**Problem to solve**
Your answer should consist only of the lines below from the one with "Write part 2 of" through the one with "SEAT_GAP, 16, 10)", copied exactly.

**Source material**
## BEGIN
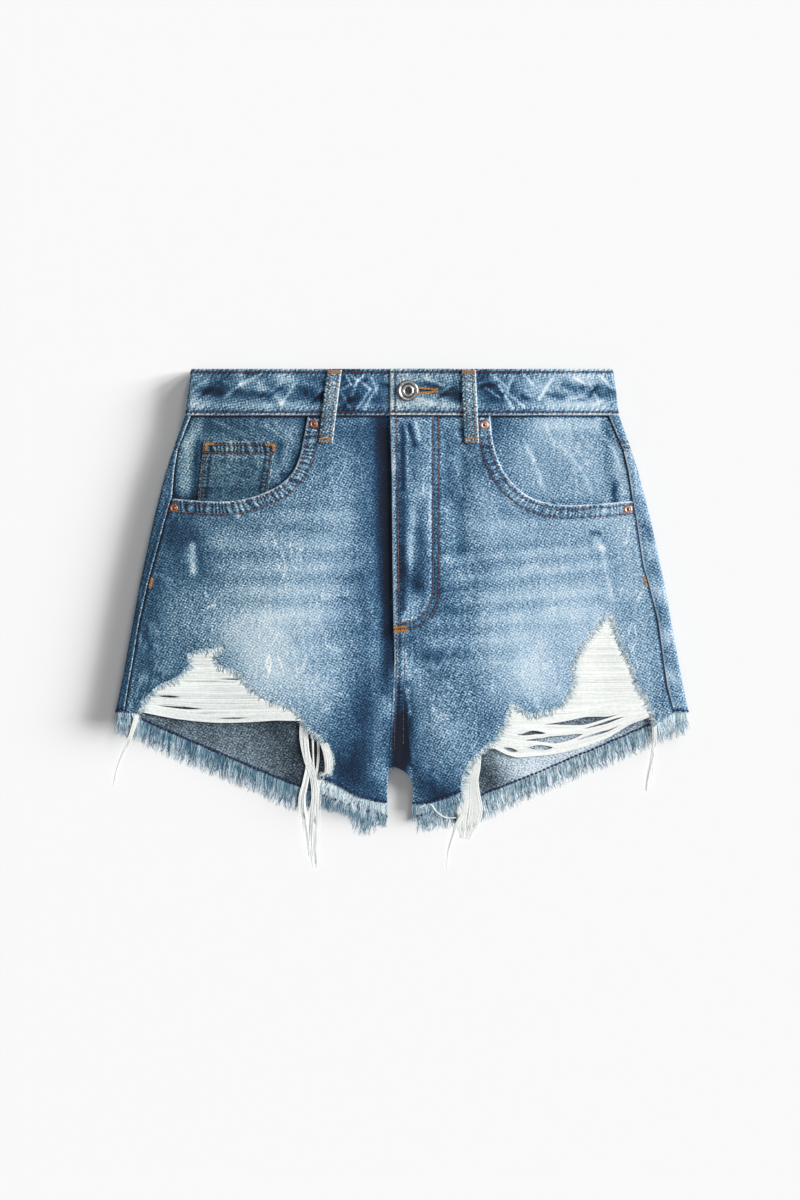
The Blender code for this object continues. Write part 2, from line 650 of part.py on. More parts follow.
## END
## BEGIN
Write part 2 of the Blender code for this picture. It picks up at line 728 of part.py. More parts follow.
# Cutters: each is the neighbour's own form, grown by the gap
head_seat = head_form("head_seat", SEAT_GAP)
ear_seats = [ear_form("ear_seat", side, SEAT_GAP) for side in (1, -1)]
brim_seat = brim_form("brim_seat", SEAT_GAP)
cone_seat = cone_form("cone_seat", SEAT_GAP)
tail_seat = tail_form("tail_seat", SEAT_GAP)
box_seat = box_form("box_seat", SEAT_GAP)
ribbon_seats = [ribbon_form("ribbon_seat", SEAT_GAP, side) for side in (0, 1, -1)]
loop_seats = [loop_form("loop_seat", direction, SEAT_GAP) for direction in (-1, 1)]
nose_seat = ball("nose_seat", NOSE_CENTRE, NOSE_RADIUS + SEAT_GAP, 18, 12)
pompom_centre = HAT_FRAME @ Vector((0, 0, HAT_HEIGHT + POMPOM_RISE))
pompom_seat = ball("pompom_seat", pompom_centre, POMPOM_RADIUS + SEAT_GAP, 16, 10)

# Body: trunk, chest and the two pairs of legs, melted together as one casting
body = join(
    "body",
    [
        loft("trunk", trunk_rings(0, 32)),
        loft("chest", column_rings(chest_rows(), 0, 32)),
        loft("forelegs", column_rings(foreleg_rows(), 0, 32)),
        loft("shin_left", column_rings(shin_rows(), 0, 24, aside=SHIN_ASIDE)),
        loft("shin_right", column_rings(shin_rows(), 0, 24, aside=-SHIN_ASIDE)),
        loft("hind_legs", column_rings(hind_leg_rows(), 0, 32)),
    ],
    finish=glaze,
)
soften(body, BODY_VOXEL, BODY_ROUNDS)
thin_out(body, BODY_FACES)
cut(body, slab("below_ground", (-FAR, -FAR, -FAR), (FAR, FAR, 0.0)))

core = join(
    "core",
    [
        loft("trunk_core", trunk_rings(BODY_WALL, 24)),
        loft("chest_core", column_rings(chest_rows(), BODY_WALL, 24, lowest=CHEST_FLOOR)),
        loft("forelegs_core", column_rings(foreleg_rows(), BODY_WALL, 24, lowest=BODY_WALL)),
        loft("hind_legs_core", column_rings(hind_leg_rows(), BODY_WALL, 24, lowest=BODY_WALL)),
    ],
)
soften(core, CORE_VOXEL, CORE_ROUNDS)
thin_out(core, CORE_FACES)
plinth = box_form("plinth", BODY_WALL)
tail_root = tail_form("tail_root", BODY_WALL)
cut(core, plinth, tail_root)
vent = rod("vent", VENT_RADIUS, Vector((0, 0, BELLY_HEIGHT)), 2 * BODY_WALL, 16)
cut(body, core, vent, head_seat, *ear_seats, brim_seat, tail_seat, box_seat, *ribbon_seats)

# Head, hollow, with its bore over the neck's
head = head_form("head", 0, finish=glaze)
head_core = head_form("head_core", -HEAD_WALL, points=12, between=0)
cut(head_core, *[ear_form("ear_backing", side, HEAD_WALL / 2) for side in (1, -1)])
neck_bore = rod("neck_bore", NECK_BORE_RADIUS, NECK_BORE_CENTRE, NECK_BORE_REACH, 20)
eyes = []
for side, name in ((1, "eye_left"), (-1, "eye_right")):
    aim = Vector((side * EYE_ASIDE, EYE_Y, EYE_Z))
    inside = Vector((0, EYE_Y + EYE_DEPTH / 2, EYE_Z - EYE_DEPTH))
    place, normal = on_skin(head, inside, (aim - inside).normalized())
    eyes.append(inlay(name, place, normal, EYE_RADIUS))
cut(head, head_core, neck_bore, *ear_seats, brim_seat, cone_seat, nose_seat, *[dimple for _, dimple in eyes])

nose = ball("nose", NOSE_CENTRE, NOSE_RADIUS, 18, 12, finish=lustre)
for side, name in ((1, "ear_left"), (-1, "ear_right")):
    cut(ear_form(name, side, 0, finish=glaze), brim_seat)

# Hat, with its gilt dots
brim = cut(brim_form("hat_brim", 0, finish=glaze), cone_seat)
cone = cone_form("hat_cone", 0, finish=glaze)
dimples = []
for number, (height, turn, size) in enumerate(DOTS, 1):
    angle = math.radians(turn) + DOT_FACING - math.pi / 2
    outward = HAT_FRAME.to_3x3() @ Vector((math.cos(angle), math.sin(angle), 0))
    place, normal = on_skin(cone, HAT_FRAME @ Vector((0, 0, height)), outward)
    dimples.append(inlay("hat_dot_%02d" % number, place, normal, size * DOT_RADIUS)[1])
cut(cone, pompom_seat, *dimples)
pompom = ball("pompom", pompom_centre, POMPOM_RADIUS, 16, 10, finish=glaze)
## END
**Finished answer**
Write part 2 of the Blender code for this picture. It picks up at line 728 of part.py. More parts follow.
# Cutters: each is the neighbour's own form, grown by the gap
head_seat = head_form("head_seat", SEAT_GAP)
ear_seats = [ear_form("ear_seat", side, SEAT_GAP) for side in (1, -1)]
brim_seat = brim_form("brim_seat", SEAT_GAP)
cone_seat = cone_form("cone_seat", SEAT_GAP)
tail_seat = tail_form("tail_seat", SEAT_GAP)
box_seat = box_form("box_seat", SEAT_GAP)
ribbon_seats = [ribbon_form("ribbon_seat", SEAT_GAP, side) for side in (0, 1, -1)]
loop_seats = [loop_form("loop_seat", direction, SEAT_GAP) for direction in (-1, 1)]
nose_seat = ball("nose_seat", NOSE_CENTRE, NOSE_RADIUS + SEAT_GAP, 18, 12)
pompom_centre = HAT_FRAME @ Vector((0, 0, HAT_HEIGHT + POMPOM_RISE))
pompom_seat = ball("pompom_seat", pompom_centre, POMPOM_RADIUS + SEAT_GAP, 16, 10)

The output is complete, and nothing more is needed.